PROPOSED CHANGES IN THE PROPOSED DISPOSITION AND DEVELOPMENT
AGREEMENT BY AND BETWEEN THE REDEVELOPMENT AGENCY OF THE CITY
OF WEST COVINA AND EQUIDON INVESTMENT BUILDERS FOR THE
DEVELOPMENT OF THE VINCENT- GLENDORA CENTER SITE
1. Page 4. Change the date "January 4, 1984," in the first paragraph on page 4
• to "January 16, 1984."
2. Page 5. Delete the last paragraph on page 5 and insert in place thereof the
following paragraph:
"When the second and third development phases begin, land
within Developer Parcels 2 and 3 necessary for the improvements to
be constructed, and which is subject to the parking lease agreements
pursuant to Bond Issue No. 1, will be released from such leases to
permit the required development to proceed.
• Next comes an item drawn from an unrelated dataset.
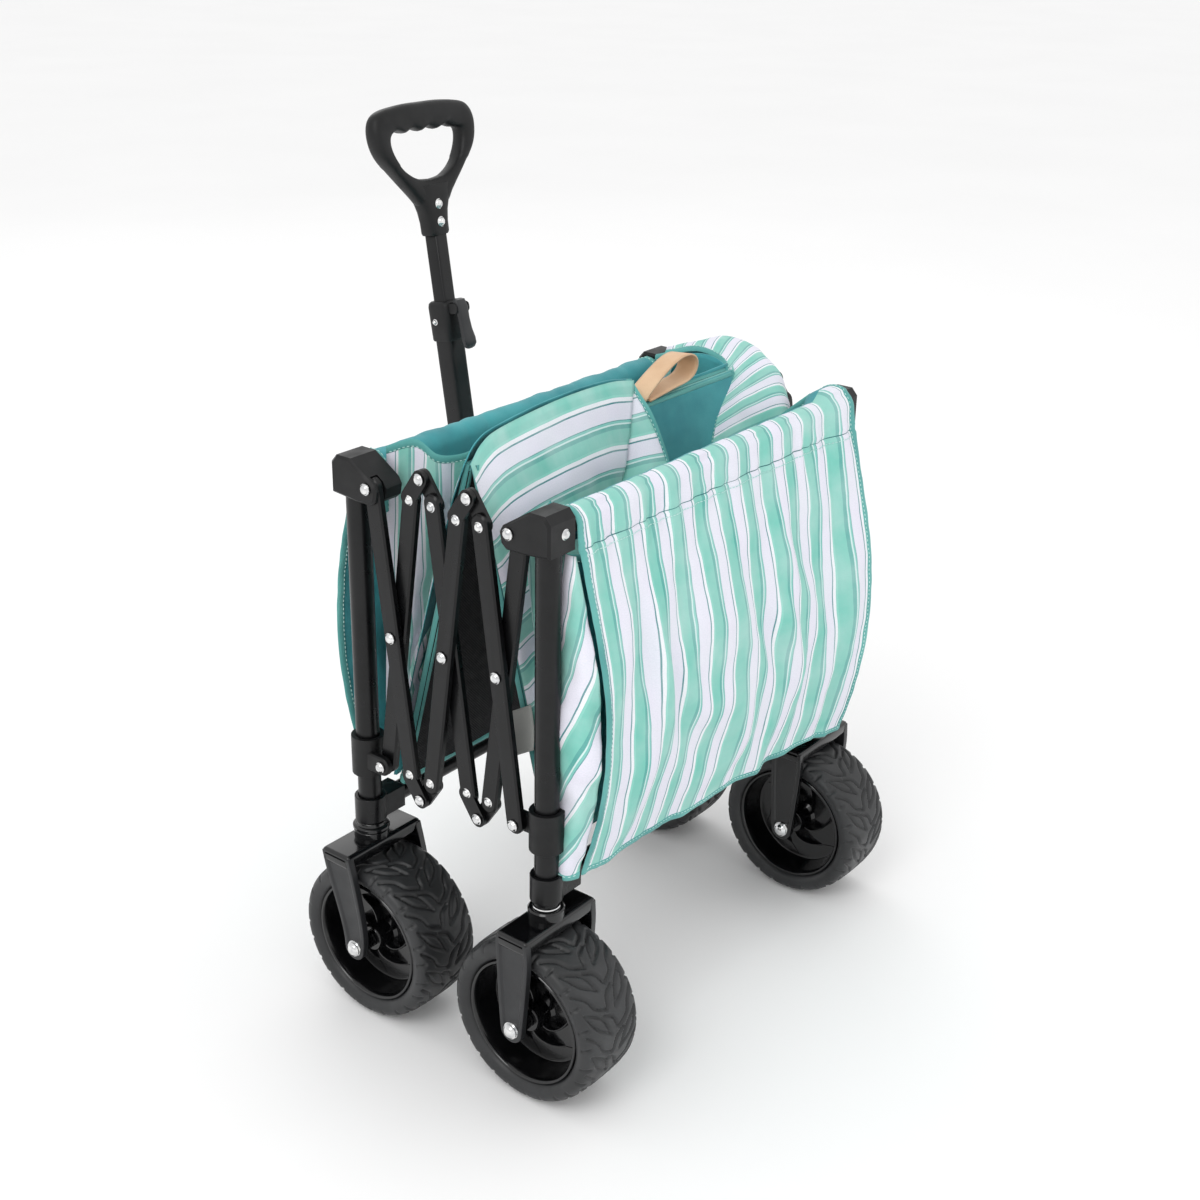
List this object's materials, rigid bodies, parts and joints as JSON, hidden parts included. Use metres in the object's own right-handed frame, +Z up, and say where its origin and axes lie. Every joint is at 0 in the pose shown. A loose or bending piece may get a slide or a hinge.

At the time of
purchase each land purchase price paid by the Developer for
Developer Parcels 2 and 3 shall be credited with a sum calculated by
dividing the annual debt service requirement of Developer with
respect to Bond Issue No. 1 of $695,000 by the actual bond service
constant; the resulting quotient shall be reduced by (1) the actual
construction costs for Phase I parking facilities on Parcels 2 and 3,
(2) the costs and expenses of issuance of Bond Issue No. 1, and (3) the
reserve fund for Bond Issue No. 1; the resulting sum is then divided by
the number of square feet contained in Developer Parcels 2 and 3
collectively, and the resulting quotient shall equal the basic credit
per square foot of the land cost element of Bond Issue No. 1 principal
for the Developer Parcel then being purchased."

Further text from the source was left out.